# PROBLEM TO WORK ON:
Every line that holds "scene" should be shown.

━━ PROVIDED MATERIAL

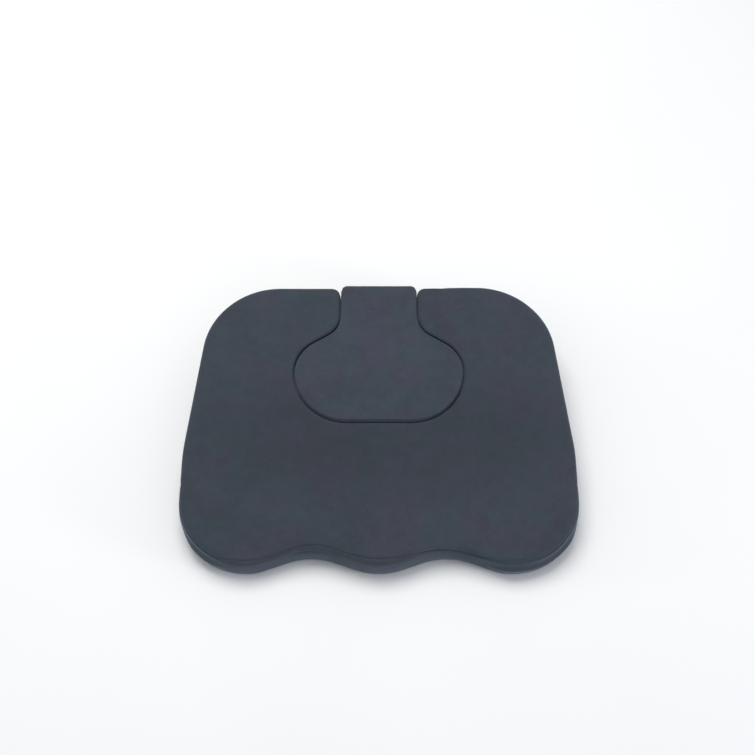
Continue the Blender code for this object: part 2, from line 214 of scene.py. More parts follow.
def half_slot_corners():
    return [
        (NECK_HALF_WIDTH, SHOULDER_Y, SHOULDER_RADIUS),
        (BULB_HALF_WIDTH, BULB_REAR_Y, BULB_REAR_RADIUS),
        (BULB_HALF_WIDTH, BULB_FRONT_Y, BULB_FRONT_RADIUS),
    ]


def cushion_corners():
    slot = half_slot_corners()
    right, left = side_corners(RIGHT_TIP_RADIUS), side_corners(LEFT_TIP_RADIUS)
    return [*front_corners(), *right, *slot, *mirrored(slot), *mirrored(left)]


def insert_corners():
    slot = half_slot_corners()
    tail = (NECK_HALF_WIDTH, TAIL_REAR_Y + CLEARANCE, TAIL_RADIUS)
    return [tail, *mirrored([tail]), *mirrored(slot)[::-1], *slot[::-1]]


def clockwise_rectangle(half_length, half_width, middle_y, radius):
    """A hole's outline, so that what lies to its left is outside it."""
    low, high = middle_y - half_width, middle_y + half_width
    corners = [(-half_length, low), (-half_length, high), (half_length, high), (half_length, low)]
    return [(x, y, radius) for x, y in corners]


def spread_along(values, points, width):
    """The values smoothed along a closed outline, over about this width."""
    steps = np.linalg.norm(np.roll(points, -1, axis=0) - points, axis=1)
    reach = max(1, int(width / steps.mean()))
    window = np.hanning(2 * reach + 3)[1:-1]
    padded = np.concatenate([values[-reach:], values, values[:reach]])
    return np.convolve(padded, window / window.sum(), mode="valid")


class Outline:
    """A plan outline and what changes along it.

    slot is 1 on the slot's wall and 0 outside it, rim is the radius of the rounded edge, reach is how far in
    the top's rings go, and upright is 1 at a vertical seam.
    """

    def __init__(self, corners, offset=0.0, all_slot=False):
        points, self.inward = sample(corners, ALONG)
        self.points = points + self.inward * offset
        x, y = self.points.T
        at_tip = (np.abs(np.abs(x) - NECK_HALF_WIDTH) < TIP_ZONE) & (y > WING_REAR_Y - TIP_ZONE)
        reach = spread_along(np.where(at_tip, TIP_REACH, RIM_REACH), self.points, 10 * MM)
        on_tail = 1 - 0.5 * hill(y, TAIL_REAR_Y, 6 * MM)
        by_slot = (np.abs(x) < BULB_HALF_WIDTH + MM) & (y > BULB_FRONT_Y - MM) & (y < WING_REAR_Y - 6 * MM)
        self.slot = on_tail if all_slot else spread_along(by_slot.astype(float), self.points, 14 * MM)
        self.rim = OUTER_RIM + ((INSERT_RIM if all_slot else SLOT_RIM) - OUTER_RIM) * self.slot
        self.reach = np.maximum(reach, self.rim + MM)
        side_seam = hill_at(np.abs(x), y, HALF_WIDTH, SIDE_SEAM_Y, 2 * MM, 1.2 * MM)
        slot_seam = hill_at(np.abs(x), y, NECK_HALF_WIDTH, SLOT_SEAM_Y, 2 * MM, 1.2 * MM)
        self.upright = np.zeros(len(x)) if all_slot else side_seam + 0.5 * slot_seam

    def ring(self, inset):
        return self.points + self.inward * np.reshape(inset, (-1, 1))

    def bulge(self, share):
        """How far the wall stands out at this share of its height: in the slot, right up to the rim."""
        outer = OUTER_WALL_BULGE * sin(pi * share) ** 0.8
        in_slot = SLOT_WALL_BULGE * (1 - (1 - share) ** 8)
        return outer * (1 - self.slot) + in_slot * self.slot


# -------- heights


def hill(x, centre, spread):
    return np.exp(-(((x - centre) / spread) ** 2))


def hill_at(x, y, centre_x, centre_y, spread_x, spread_y):
    return hill(x, centre_x, spread_x) * hill(y, centre_y, spread_y)


def plane_height(y):
    return SEAM_HEIGHT + SLOPE * (y - SIDE_SEAM_Y)


def contour(x, y):
    """Moulded shape of the top: thigh troughs with a pommel between them, and a shallow seat behind."""
    side = np.abs(x)
    pommel = 1.6 * MM * hill_at(x, y, 0, FRONT_Y + 30 * MM, 42 * MM, 55 * MM)
    troughs = -2.2 * MM * hill_at(side, y, 118 * MM, -105 * MM, 48 * MM, 60 * MM)
    seat = -1.4 * MM * hill_at(side, y, 95 * MM, -30 * MM, 60 * MM, 42 * MM)
    bolsters = 1.4 * MM * np.clip((side - 165 * MM) / (50 * MM), 0, 1) ** 2
    wings = 1.2 * MM * hill_at(side, y, 150 * MM, 120 * MM, 50 * MM, 50 * MM)
    right_wing = 2.0 * MM * hill_at(x, y, 105 * MM, 175 * MM, 65 * MM, 45 * MM)
    return pommel + troughs + seat + bolsters + wings + right_wing


def cushion_top(x, y):
    return plane_height(y) + contour(x, y)


def insert_top(x, y):
    crown = 2.0 * MM * hill_at(x, y, 0, 40 * MM, 85 * MM, 62 * MM)
    tail = hill(y, TAIL_REAR_Y, 50 * MM)
    return plane_height(y) + contour(x, y) * (1 - tail) + crown + 1.2 * MM * tail


def comfort_base(x, y):
    return plane_height(y) - COMFORT_DROP


# -------- meshes


def make_object(name, points, faces):
    mesh = bpy.data.meshes.new(name)
    mesh.from_pydata([tuple(p) for p in points], [], [tuple(int(i) for i in f) for f in faces])
    mesh.validate()
    mesh.shade_smooth()
    obj = bpy.data.objects.new(name, mesh)
    bpy.context.scene.collection.objects.link(obj)
    return obj


def strip(lower, upper, closed=True):
    """Quads between two rows of vertex numbers."""
    count = len(lower)
    return [
        (lower[i], lower[(i + 1) % count], upper[(i + 1) % count], upper[i])
        for i in range(count if closed else count - 1)
    ]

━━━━

# TASK OUTPUT:
Continue the Blender code for this object: part 2, from line 214 of scene.py. More parts follow.
    bpy.context.scene.collection.objects.link(obj)